⟨

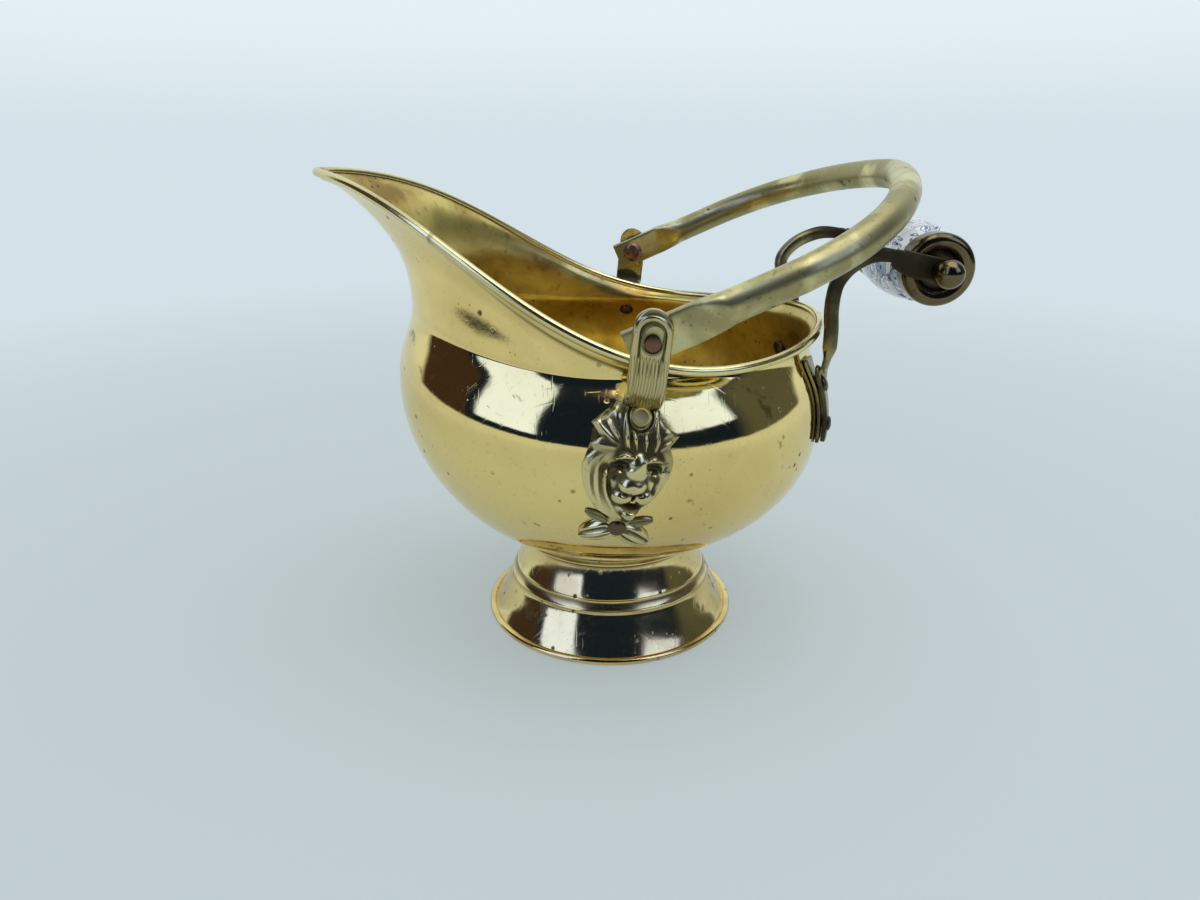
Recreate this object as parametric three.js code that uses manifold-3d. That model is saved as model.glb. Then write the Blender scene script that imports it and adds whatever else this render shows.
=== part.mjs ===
// Brass coal scuttle of the helmet shape: a spun and raised bowl on a turned foot, a swinging
// carrying bail in two cast lion-mask ears, and a fixed rear handle with a porcelain grip.
// Millimetres, +Z up, +X towards the rear handle. Left is the -Y side.
import * as THREE from 'three';
import { mergeVertices } from 'three/addons/utils/BufferGeometryUtils.js';
import Module from 'manifold-3d';

const wasm = await Module();
wasm.setup();

// ---------------------------------------------------------------- driving dimensions
const GAP = 0.3; // clearance between pieces that seat on each other
const SHEET = 1.2; // brass sheet of the bowl
const QUARTER = Math.PI / 2;
const TURN = Math.PI * 2;

// Foot, from the floor up
const FOOT_RADIUS = 80; // outside of the rolled bead that stands on the floor
const FOOT_BEAD = 4.6; // height of that bead
const FOOT_SHEET = 1.2;
const SKIRT_RADIUS = 75.5; // valley between skirt and bead
const LEDGE_RADIUS = 64; // lower ledge, on top of the skirt
const LEDGE_HEIGHT = 27.5;
const BAND_RADIUS = 61; // upper ledge
const BAND_HEIGHT = 32.5;
const STEM_RADIUS = 57; // waist of the foot
const STEM_TOP = 51;
const FOOT_TOP_RADIUS = 59;
const FOOT_HEIGHT = 56.4;
const RING_RADIUS = 60.4; // half-round ring between foot and bowl
const RING_HEIGHT = 3.8;
const RING_WIDTH = 4.6;

// Bowl: every vertical section runs seat, belly, neck, rim
const SEAT_RADIUS = 57;
const SEAT_RISE = 12; // how steeply the bottom leaves the seat, in degrees
const SEAT_CURVE = 30; // how far the bottom stays flat
const BELLY_RADIUS = 125.5;
const BELLY_FRONT = 156; // height of the widest place, front and back
const BELLY_BACK = 137;
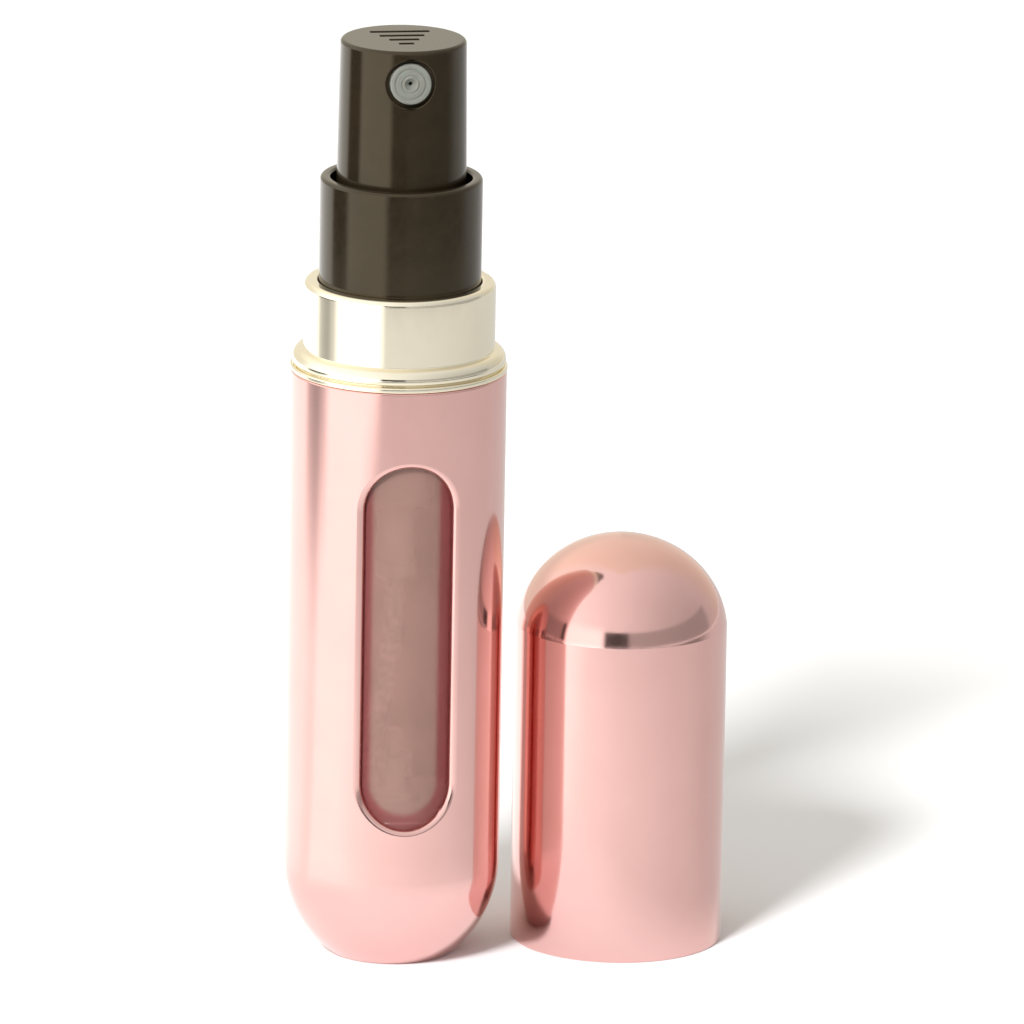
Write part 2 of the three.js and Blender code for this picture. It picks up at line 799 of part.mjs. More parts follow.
function fillerCage() {
  const plugRadius = valveChamberRadius - pressGap;
  const plugBottom = rimTop - cagePlugDepth;
  const flangeOutside = rimRadius - slideGap;
  const guideBore = poppetStemRadius + slideGap;
  const profile = [
    [cagePocketRadius, plugBottom],
    [plugRadius, plugBottom],
    [plugRadius, cageFlangeBottom],
    [flangeOutside, cageFlangeBottom],
    [flangeOutside, cageFlangeTop],
    [cageNeckRadius, cageFlangeTop],
    [cageNeckRadius, cageTop],
    [guideBore, cageTop],
    [guideBore, cagePocketTop],
    [cagePocketRadius, cagePocketTop],
  ];
  const slotHeight = cagePocketTop - cageFlangeTop - slideGap;
  const slots = [45, 135].map((angle) =>
    new THREE.BoxGeometry(4 * cageNeckRadius, cageSlotWidth, slotHeight)
      .rotateZ(THREE.MathUtils.degToRad(angle))
      .translate(0, 0, cageFlangeTop + slotHeight / 2),
  );
  return piece("filler_cage", cut(turned(profile, SMALL), ...slots), "white");
}

function fillerSpring() {
  const bottom = poppetHeadTop + seatGap;
  const top = cagePocketTop - seatGap;
  const coil = spring(fillerSpringRadius, fillerSpringWire, bottom, top, fillerSpringTurns);
  return piece("filler_spring", coil, "steel");
}

// ---------------------------------------------------------------- cap

function capShell() {
  const innerDome = capDomeHeight - capWall;
  const profile = [
    [0, capStraight + innerDome],
    ...arc(0, capStraight, capBore, innerDome, 90, 0, 6).slice(1),
    [capBore, 0],
    [capRadius, 0],
    ...arc(0, capStraight, capRadius, capDomeHeight, 0, 90, 8).slice(0, -1),
    [0, capStraight + capDomeHeight],
  ];
  return piece("cap_shell", turned(profile, LARGE), "pink");
}

// A sleeve inside the cap. Its ribs grip the collar when the cap is on.
function capLiner() {
  const tube = ring(linerBore, linerRadius, linerInset, linerInset + linerHeight, LARGE);
  const ribInner = collarRadius + pressGap;
  const ribOuter = linerRadius - linerRibRoot;
  const ribMiddle = linerInset + linerRibInset + linerRibHeight / 2;
  const ribs = [];
  for (let i = 0; i < linerRibCount; i++) {
    const rib = new THREE.BoxGeometry(ribOuter - ribInner, linerRibWidth, linerRibHeight);
    rib.translate((ribOuter + ribInner) / 2, 0, ribMiddle);
    ribs.push(rib.rotateZ((2 * Math.PI * i) / linerRibCount));
  }
  return piece("cap_liner", join(tube, ...ribs), "white");
}

// ---------------------------------------------------------------- assembly

const bottle = new THREE.Group();
bottle.add(outerShell(), innerBottle(), collar(), guardSleeve());
bottle.add(neckGasket(), pumpHousing(), stemSeal(), checkBall(), dipTube());
bottle.add(pumpStem(), pumpPiston(), pumpPin(), pumpSpring());
bottle.add(sprayButton(), sprayNozzle());
bottle.add(fillerBody(), fillerGasket(), fillerSeal(), fillerPoppet(), fillerCage(), fillerSpring());

const cap = new THREE.Group();
cap.add(capShell(), capLiner());
cap.position.set(capX, capY, 0);

// The box around both reaches from the collar's flange to the cap's far side, along X and along Y.
const atomiser = new THREE.Group();
atomiser.add(bottle, cap);
atomiser.position.x = -(capX + capRadius - flangeRadius) / 2;
atomiser.position.y = -(capY + capRadius - flangeRadius) / 2;

const scene = new THREE.Group();
scene.add(atomiser);

export default scene;
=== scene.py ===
# The looks of the pocket atomiser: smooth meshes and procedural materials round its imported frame.

import math

import bpy
from mathutils import Matrix, Quaternion, Vector
from mathutils.geometry import delaunay_2d_cdt

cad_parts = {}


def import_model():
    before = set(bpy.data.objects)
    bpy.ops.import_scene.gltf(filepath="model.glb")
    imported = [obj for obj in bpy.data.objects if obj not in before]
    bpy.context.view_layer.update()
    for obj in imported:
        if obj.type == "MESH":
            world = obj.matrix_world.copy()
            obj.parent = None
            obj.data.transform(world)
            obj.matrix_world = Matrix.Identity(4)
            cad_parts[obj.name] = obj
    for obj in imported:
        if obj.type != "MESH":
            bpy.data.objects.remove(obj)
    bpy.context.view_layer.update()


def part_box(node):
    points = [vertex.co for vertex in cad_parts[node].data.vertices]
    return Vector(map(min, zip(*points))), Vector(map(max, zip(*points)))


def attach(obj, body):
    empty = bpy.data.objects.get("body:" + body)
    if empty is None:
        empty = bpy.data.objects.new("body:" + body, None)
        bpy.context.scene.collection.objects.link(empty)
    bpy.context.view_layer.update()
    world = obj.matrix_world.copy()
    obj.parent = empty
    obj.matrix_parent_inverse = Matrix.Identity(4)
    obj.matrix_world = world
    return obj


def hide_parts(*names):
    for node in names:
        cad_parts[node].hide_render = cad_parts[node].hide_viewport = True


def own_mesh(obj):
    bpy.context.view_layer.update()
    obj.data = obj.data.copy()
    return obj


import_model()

MM = 0.001
TINY = 1e-6  # millimetres

# ---- camera

CAMERA_AZIMUTH = math.radians(-8)
CAMERA_ELEVATION = math.radians(14.87)
CAMERA_ROLL = math.radians(0.994)
CAMERA_DISTANCE = 1.1
CAMERA_LENS = 491.5
CAMERA_TARGET = Vector((9.0, -1.265, 35.82)) * MM  # from the bottle's foot


def axis_of(node):
    """The upright centre line of a turned node, as a point on the table."""
    low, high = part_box(node)
    return Vector(((low.x + high.x) / 2, (low.y + high.y) / 2, 0))


BOTTLE = axis_of("outer_shell")
CAP = axis_of("cap_shell")


def new_object(name, data):
    thing = bpy.data.objects.new(name, data)
    bpy.context.scene.collection.objects.link(thing)
    return thing


def make_camera():
    flat = math.cos(CAMERA_ELEVATION)
    back = Vector((
        math.sin(CAMERA_AZIMUTH) * flat,
        -math.cos(CAMERA_AZIMUTH) * flat,
        math.sin(CAMERA_ELEVATION),
    ))
    camera = new_object("camera", bpy.data.cameras.new("camera"))
    camera.data.lens = CAMERA_LENS
    camera.data.sensor_width = 36
    camera.location = BOTTLE + CAMERA_TARGET + back * CAMERA_DISTANCE
    camera.rotation_mode = "QUATERNION"
    facing = (-back).to_track_quat("-Z", "Y")
    camera.rotation_quaternion = facing @ Quaternion((0, 0, 1), CAMERA_ROLL)
    bpy.context.scene.camera = camera


make_camera()

# ---- materials

PATTERN_LOW, PATTERN_HIGH = 0.3, 0.7  # the middle range of a noise pattern
BUMP_HEIGHT = 0.02 * MM
MIX_A, MIX_B, MIX_RESULT = 6, 7, 2  # the colour sockets of a Mix node


def new_material(name, **sockets):
    """A Principled material with the given sockets set, and its shader node."""
    material = bpy.data.materials.new(name)
    material.use_nodes = True
    shader = material.node_tree.nodes["Principled BSDF"]
    set_inputs(material, shader, **sockets)
    return material, shader


def link(owner, source, target):
    owner.node_tree.links.new(source, target)


def set_input(owner, target, value):
    """Gives a node's input a value, or links another node's output to it."""
    if isinstance(value, bpy.types.NodeSocket):
        link(owner, value, target)
    else:
        target.default_value = value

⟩

* Work to do:
Report only the number of lines that hold the word "manifold".

* Answer to the task:
2